Restate verbatim the lines between the one holding "const group = new THREE.Group();" and the one holding "obj.parent = empty", both included, and no others.

> Dataset content
_ _ _ _ _ _ _

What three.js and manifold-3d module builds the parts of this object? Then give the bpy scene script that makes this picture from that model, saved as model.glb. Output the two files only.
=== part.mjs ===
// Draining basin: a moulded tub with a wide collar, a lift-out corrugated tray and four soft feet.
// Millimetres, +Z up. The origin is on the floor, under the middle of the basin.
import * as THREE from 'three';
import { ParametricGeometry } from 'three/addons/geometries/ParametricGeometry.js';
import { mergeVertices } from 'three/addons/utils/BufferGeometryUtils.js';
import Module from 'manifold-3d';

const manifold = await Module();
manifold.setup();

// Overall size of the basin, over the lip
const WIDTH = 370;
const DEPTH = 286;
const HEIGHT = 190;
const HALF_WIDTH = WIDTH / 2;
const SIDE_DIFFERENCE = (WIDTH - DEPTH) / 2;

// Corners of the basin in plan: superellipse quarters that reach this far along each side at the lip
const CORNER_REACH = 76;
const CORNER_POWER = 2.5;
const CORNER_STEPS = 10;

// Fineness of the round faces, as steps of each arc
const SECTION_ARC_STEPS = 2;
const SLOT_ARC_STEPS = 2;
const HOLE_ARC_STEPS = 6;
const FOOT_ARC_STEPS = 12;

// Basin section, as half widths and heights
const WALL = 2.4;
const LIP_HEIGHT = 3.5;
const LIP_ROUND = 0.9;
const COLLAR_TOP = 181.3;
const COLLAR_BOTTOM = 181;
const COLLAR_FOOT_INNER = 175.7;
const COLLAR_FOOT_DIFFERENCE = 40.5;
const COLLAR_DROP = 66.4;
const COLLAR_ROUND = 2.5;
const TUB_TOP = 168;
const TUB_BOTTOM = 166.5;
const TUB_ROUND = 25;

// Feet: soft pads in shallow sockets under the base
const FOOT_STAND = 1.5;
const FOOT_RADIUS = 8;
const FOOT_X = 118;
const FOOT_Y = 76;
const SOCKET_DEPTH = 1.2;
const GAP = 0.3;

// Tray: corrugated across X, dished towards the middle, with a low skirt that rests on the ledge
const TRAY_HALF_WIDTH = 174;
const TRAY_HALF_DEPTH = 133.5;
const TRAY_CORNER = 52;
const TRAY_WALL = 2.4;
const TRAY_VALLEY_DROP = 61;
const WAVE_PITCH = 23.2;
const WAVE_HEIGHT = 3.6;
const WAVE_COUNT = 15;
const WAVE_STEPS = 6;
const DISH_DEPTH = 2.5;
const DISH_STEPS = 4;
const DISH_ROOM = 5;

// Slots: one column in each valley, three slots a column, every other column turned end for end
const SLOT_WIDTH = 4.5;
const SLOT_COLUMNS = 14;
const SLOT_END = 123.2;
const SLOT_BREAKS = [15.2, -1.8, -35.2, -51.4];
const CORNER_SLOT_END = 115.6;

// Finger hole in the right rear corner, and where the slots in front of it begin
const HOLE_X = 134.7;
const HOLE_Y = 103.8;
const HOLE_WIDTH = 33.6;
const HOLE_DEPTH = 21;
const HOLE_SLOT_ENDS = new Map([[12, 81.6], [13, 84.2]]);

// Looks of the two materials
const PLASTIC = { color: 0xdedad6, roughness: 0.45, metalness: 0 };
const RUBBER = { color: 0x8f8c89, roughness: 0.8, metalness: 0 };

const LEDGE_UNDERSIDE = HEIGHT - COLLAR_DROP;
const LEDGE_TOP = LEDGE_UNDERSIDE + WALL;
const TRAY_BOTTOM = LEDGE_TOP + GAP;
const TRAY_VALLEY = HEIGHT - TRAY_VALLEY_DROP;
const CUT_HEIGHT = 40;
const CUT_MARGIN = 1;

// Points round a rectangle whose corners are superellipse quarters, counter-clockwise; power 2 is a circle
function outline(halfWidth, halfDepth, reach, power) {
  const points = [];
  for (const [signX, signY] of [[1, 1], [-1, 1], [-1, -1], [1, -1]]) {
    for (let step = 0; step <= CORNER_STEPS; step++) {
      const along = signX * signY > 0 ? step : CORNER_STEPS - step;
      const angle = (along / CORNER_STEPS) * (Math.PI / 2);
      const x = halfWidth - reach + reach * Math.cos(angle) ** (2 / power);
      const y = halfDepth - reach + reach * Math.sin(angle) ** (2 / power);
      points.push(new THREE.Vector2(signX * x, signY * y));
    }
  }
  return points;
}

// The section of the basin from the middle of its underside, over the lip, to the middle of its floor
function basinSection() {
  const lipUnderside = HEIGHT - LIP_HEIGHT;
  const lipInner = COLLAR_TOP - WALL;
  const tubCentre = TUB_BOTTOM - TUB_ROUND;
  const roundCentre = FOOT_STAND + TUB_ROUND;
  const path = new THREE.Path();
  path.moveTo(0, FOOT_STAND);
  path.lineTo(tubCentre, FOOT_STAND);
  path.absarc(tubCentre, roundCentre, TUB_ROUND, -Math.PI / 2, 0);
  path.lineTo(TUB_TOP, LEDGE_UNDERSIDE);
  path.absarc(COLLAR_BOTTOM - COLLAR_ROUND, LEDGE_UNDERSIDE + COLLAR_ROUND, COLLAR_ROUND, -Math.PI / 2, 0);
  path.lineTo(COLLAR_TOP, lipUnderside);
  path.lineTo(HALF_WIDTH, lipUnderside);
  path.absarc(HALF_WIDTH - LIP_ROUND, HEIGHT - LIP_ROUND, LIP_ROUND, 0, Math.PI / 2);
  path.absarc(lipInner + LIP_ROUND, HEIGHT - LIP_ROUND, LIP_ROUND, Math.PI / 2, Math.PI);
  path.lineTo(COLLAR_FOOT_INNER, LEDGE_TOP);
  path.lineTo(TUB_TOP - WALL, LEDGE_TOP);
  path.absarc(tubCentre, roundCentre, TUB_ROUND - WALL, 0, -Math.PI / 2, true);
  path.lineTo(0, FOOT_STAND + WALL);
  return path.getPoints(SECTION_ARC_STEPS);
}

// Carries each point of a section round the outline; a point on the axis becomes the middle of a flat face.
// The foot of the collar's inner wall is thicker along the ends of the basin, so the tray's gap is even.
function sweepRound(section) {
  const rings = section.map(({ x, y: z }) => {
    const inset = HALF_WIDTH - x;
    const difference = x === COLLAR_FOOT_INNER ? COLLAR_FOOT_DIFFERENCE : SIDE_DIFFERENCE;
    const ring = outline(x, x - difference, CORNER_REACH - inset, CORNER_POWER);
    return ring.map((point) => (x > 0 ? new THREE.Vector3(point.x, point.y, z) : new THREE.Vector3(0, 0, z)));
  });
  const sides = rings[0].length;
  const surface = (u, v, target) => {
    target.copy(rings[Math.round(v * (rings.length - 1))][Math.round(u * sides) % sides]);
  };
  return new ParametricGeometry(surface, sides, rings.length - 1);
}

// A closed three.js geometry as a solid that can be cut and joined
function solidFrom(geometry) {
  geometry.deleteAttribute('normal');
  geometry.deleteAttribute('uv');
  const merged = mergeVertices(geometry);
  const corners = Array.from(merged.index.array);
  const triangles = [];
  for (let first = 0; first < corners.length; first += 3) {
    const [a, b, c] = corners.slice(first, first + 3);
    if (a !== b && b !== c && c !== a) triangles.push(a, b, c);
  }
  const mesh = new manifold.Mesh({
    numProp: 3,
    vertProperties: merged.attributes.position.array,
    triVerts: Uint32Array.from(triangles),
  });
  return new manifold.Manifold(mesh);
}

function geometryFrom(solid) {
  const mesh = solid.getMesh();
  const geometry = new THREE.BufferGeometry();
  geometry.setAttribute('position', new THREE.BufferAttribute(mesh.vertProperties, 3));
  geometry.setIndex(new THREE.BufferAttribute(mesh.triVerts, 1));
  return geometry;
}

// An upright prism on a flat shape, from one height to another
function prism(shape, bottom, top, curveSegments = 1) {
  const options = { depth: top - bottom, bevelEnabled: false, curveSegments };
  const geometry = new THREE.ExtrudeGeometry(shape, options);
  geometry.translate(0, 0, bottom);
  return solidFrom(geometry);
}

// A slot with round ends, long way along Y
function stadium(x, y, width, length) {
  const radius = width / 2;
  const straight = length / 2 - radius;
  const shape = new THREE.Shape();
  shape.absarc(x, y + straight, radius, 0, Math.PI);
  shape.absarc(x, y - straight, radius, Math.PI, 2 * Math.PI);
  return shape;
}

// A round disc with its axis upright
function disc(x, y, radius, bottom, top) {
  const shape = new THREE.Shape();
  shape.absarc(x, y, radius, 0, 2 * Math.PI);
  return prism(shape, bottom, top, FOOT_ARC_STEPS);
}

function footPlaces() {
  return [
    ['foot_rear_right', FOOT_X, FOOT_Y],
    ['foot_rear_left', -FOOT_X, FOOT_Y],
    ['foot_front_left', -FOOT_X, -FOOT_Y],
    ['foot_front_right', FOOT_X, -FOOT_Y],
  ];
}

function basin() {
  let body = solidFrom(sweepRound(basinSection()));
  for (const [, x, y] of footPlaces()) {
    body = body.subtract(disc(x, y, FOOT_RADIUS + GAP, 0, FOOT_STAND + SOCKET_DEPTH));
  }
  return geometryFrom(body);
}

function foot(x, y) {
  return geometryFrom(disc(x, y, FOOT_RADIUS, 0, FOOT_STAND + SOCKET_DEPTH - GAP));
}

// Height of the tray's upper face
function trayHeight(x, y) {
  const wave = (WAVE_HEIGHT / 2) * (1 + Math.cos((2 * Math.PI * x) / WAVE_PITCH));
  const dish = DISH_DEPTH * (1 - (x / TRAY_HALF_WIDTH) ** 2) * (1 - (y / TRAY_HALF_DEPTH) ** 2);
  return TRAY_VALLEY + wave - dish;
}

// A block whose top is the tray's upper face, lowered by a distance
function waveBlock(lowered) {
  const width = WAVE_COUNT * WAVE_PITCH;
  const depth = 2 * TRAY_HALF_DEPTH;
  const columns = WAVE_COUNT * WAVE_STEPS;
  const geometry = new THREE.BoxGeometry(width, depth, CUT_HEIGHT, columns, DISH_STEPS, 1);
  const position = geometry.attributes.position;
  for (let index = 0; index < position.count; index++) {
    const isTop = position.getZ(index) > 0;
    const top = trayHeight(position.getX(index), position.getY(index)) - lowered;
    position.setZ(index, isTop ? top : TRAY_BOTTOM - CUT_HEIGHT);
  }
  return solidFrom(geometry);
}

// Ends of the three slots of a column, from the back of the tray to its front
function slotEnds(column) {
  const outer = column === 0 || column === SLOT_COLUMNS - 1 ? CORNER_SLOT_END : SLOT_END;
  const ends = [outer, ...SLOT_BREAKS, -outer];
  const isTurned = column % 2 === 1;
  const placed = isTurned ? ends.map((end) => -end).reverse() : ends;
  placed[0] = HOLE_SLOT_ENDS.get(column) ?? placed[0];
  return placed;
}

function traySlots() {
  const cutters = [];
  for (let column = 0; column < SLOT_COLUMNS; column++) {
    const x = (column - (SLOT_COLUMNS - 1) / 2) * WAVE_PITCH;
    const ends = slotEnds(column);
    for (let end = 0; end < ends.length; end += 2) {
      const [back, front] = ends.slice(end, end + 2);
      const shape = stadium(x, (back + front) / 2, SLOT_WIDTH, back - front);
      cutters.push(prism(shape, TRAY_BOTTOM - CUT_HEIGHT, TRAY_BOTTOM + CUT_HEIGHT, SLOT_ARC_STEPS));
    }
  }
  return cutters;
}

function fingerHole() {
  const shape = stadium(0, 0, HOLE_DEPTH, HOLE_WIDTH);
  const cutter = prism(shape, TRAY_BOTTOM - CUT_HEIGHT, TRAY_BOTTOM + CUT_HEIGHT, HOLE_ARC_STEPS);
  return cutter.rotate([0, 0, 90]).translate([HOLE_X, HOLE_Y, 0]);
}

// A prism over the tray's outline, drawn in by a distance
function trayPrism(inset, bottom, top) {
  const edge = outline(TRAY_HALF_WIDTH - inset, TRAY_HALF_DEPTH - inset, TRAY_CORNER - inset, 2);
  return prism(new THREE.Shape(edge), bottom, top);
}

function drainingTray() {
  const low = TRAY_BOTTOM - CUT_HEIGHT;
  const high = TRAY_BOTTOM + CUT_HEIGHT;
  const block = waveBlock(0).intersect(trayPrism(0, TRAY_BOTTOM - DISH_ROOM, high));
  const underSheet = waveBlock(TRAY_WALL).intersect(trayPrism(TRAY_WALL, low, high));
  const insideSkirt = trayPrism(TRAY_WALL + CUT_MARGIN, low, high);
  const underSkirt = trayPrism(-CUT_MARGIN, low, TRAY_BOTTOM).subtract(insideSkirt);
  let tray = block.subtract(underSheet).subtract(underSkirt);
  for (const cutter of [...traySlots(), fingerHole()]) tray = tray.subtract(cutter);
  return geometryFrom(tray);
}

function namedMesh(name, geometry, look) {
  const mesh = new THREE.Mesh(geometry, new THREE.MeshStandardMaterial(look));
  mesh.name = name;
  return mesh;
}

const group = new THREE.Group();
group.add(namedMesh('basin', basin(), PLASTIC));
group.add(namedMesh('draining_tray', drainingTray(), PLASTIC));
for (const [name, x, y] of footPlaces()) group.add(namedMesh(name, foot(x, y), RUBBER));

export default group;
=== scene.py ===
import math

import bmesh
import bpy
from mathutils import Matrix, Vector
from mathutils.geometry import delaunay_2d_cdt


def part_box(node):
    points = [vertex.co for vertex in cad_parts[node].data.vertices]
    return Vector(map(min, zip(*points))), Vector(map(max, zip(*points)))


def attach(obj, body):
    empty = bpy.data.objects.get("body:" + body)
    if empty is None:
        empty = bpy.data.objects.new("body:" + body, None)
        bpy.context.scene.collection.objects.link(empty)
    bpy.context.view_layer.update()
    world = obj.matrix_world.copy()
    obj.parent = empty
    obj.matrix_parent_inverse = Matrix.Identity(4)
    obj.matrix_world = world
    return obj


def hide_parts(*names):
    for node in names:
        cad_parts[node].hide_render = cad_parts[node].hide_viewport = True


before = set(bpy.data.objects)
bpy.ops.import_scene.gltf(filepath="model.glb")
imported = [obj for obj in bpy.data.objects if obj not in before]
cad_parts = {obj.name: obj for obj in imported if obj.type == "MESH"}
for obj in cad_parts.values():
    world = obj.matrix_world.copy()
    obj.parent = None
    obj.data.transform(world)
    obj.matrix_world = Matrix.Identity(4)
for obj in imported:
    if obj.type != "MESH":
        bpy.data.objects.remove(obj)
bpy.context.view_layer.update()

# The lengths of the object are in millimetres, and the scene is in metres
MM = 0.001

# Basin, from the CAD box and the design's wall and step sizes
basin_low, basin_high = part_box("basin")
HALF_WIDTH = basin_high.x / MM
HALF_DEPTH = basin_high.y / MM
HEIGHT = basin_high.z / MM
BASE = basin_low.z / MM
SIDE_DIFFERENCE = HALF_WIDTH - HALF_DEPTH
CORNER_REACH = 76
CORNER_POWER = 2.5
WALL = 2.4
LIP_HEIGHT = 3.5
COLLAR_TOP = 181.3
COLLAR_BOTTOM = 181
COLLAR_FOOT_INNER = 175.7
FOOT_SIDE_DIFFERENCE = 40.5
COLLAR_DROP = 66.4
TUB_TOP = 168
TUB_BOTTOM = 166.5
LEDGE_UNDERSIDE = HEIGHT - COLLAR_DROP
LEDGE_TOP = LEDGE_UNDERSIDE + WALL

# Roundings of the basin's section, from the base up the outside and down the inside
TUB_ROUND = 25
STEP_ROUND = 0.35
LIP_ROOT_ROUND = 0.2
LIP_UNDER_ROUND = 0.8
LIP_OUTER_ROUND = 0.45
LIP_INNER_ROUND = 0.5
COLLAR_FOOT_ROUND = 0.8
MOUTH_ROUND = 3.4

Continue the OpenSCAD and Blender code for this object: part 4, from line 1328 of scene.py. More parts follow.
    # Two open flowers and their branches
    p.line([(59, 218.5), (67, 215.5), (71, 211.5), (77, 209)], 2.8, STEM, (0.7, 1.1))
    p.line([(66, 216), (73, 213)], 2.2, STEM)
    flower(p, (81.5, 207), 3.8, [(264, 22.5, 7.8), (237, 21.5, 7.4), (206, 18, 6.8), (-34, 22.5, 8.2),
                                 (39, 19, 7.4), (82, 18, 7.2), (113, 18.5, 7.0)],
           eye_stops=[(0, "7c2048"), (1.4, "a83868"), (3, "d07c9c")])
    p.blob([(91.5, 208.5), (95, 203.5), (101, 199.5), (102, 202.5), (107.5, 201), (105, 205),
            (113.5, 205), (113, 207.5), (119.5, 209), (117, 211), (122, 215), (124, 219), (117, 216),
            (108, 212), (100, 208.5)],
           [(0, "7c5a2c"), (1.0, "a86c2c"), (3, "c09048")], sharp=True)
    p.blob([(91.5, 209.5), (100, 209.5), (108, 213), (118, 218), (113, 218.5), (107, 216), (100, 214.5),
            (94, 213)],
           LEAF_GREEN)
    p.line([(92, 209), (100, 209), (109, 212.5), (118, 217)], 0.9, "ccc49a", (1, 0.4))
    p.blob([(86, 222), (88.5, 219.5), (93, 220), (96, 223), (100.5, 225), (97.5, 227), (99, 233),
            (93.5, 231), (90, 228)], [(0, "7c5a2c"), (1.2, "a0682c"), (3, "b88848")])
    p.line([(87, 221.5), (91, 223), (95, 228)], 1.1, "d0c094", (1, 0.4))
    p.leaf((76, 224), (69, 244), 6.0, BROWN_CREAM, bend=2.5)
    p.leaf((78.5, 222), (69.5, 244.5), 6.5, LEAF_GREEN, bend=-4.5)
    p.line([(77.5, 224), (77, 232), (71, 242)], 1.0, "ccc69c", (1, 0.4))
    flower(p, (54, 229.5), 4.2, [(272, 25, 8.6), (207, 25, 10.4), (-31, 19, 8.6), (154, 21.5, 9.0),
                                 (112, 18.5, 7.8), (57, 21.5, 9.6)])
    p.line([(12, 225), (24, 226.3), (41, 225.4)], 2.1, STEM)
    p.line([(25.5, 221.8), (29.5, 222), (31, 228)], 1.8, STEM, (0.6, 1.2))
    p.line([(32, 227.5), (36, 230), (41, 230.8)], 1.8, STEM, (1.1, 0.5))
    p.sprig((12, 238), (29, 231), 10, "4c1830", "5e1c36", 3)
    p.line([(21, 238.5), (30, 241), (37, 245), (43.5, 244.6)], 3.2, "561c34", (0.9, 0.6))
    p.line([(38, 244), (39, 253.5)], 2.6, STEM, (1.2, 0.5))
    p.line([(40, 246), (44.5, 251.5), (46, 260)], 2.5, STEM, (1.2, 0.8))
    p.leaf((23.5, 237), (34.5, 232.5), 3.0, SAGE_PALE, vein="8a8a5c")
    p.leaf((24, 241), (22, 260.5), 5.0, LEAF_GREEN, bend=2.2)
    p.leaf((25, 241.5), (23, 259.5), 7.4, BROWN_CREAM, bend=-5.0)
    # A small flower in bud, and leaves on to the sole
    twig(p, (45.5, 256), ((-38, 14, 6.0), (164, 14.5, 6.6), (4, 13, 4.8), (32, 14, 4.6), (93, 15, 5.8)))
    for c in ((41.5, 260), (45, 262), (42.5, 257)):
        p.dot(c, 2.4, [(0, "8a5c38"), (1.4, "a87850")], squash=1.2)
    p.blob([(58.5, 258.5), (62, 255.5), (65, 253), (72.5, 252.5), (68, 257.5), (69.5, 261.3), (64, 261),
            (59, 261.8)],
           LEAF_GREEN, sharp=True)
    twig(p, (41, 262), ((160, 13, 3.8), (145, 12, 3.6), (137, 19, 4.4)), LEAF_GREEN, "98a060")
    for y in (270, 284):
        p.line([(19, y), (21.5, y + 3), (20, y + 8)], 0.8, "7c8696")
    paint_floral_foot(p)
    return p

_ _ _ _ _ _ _

> Result
const group = new THREE.Group();
group.add(namedMesh('basin', basin(), PLASTIC));
group.add(namedMesh('draining_tray', drainingTray(), PLASTIC));
for (const [name, x, y] of footPlaces()) group.add(namedMesh(name, foot(x, y), RUBBER));

export default group;
=== scene.py ===
import math

import bmesh
import bpy
from mathutils import Matrix, Vector
from mathutils.geometry import delaunay_2d_cdt


def part_box(node):
    points = [vertex.co for vertex in cad_parts[node].data.vertices]
    return Vector(map(min, zip(*points))), Vector(map(max, zip(*points)))


def attach(obj, body):
    empty = bpy.data.objects.get("body:" + body)
    if empty is None:
        empty = bpy.data.objects.new("body:" + body, None)
        bpy.context.scene.collection.objects.link(empty)
    bpy.context.view_layer.update()
    world = obj.matrix_world.copy()
    obj.parent = empty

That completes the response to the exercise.